Na última segunda-feira, um episódio surpreendeu o Brasil e o mundo: a decisão da Agência Nacional de Vigilância Sanitária (Anvisa) de impedir a importação da vacina russa Sputnik V, minutos depois da aprovação por parte do Ministério da Ciência, Tecnologia e Inovação. Segundo os diretores da Anvisa, a substância adotada na Sputnik conteria um agente replicante do vírus, com o risco potencial de contaminar quem a recebe por via intramuscular.
Seria um erro, um erro monumental cometido pelos melhores cientistas russos. Estarrecedor. A Rússia teria, pois, a ousadia de fraudar milhões de pessoas, expondo-as ao contágio, tentando fazer de bobo o mundo inteiro?
Esse disparate estaria ocorrendo depois de meses de testagem, de uso, de aprovações de várias agências internacionais. Claro que, apesar de improvável, é possível que o veredito unânime de cinco conselheiros da Anvisa esteja certo. O órgão assume ter encontrado o que ninguém viu antes pelo mundo afora.
Um país, o nosso, que não conseguiu até agora desenvolver a sombra de uma vacina ou apresentar um protocolo singelo de profilaxia, sabe, entretanto, gerar situações inusitadas por meio da Anvisa, como as restrições à popular e econômica ivermectina (que deu Prêmio Nobel aos seus inventores), substância anteriormente de venda livre. Há sempre um viés, uma cautela “em nome da ciência”, que surge para subverter a lógica mais consolidada.
Basta apelar a situações improváveis e extremas para encontrar danos à saúde até em água? Basta esquentá-la, que será capaz de queimar.
Podemos descartar categoricamente que no setor de saúde existam mimos e favores de laboratórios com peso nas decisões da Anvisa?
A “ciência” é um pretexto frequente de covardias e interesses inconfessáveis. Enquanto isso, ninguém vê, no setor de saúde, lobbies poderosos e financiamentos eleitorais institucionalizados há décadas. O Congresso Nacional desconhece, a bancada da saúde é cega, surda, entretanto grita em favor de laboratórios.
A notícia da reprovação da Anvisa está percorrendo o mundo, humilhou o esforço, a seriedade dos cientistas russos que desenvolveram a Sputnik. E qual será o prejuízo da Anvisa? Nada; se tiver irresponsabilidade de alguns desconhecidos, ficará por isso mesmo.
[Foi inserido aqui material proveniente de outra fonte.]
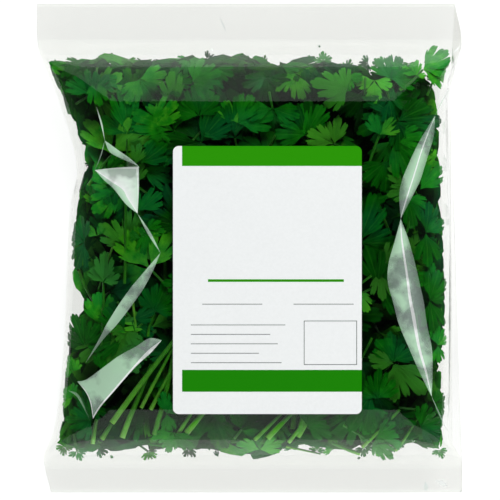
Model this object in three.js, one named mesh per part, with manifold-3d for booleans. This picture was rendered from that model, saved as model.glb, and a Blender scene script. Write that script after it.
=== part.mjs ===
// A clear film bag of cut flat-leaf parsley with a paper label, lying on its back.
// Millimetres. +X is the pack's right, +Y runs to its top seal, +Z points up, out of its labelled front.
// The origin is on the surface that the bag lies on, under the middle of its outline.
import * as THREE from "three";
import { mergeVertices } from "three/addons/utils/BufferGeometryUtils.js";
import Module from "manifold-3d";

const wasm = await Module();
wasm.setup();

// The bag: a tube of film, pressed flat and welded at both ends, so it narrows where it is full
const BAG_LENGTH = 264;
const BAG_HALF_WIDTH = 115; // flat, at the welds
const PACK_HEIGHT = 42; // from the surface to the labelled front
const FILM = 0.5; // the real film is about 0.05 thick
const TOP_WELD = 20; // from the top edge to the end of its weld
const BOTTOM_WELD = 14;
const WELD_HEIGHT = 12; // of the welded ends over the surface
const FOLD_HEIGHT = 18; // of the side folds, halfway along
const SHOULDER = 34; // over which the film climbs from a weld to the flat front
const FULLNESS = 1.15; // over 1, so that front and back are flat in the middle
const SECTION_POWER = 2.6; // 2 is an ellipse, and more is boxier
const AROUND = 28; // faces around the film tube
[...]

O prejuízo provocado pela decisão da Anvisa, apenas no Brasil, remonta de imediato ao cancelamento de compras de 60 milhões de doses já contratadas, ou R$ 3,4 bilhões de uma receita, que passa, assim, a brindar outros laboratórios. Isso gera, infelizmente, o atraso de alguns meses na imunização de 30 milhões de brasileiros, quer dizer, mais alguns milhares de mortos no genocídio em curso.
Sair da pandemia tem valor estratégico, como está se revelando para os países que conseguiram imunizar rapidamente sua população. A China apresentou, no primeiro trimestre de 2021, estonteante crescimento de PIB de 18,3%, açambarcando um mercado mundial devastado pelo efeito prolongado da Covid-19. Logo a China se firma, dessa forma, como a grande vencedora, embora provocadora, da maior crise econômica dos últimos 70 anos.
Depara-se com outra situação gritante: a fabricante da Sputnik, o laboratório Gamaleya, não tem uma relação tradicional com a Anvisa, nada parecido com a relação de Pfizer, Johnson e Johnson, Moderna e laboratórios chineses. Ainda não é “freguês”.
Mas tudo isso tem por trás um mal, um vício nacional que tem o nome de “empoderamento dos entes públicos e congêneres”. Gerar poder, autonomia decisional e irrevogável, equivale a uma indústria de dificuldades, que dá o poder de vender facilidades.
Dessa forma, o Brasil, depois do mensalão e do petrolão (que foi anulado!), se ergue como o país que requer a quem aparece, seja cidadão ou empresas, um esforço hercúleo, medido em 2.500 horas de trabalho extra por ano, para vencer os empoderamentos, ou abuso de prerrogativas, a burocracia e as prevaricações de quem tem o dever de servir o cidadão. Ao contrário, dele se serve despudoradamente.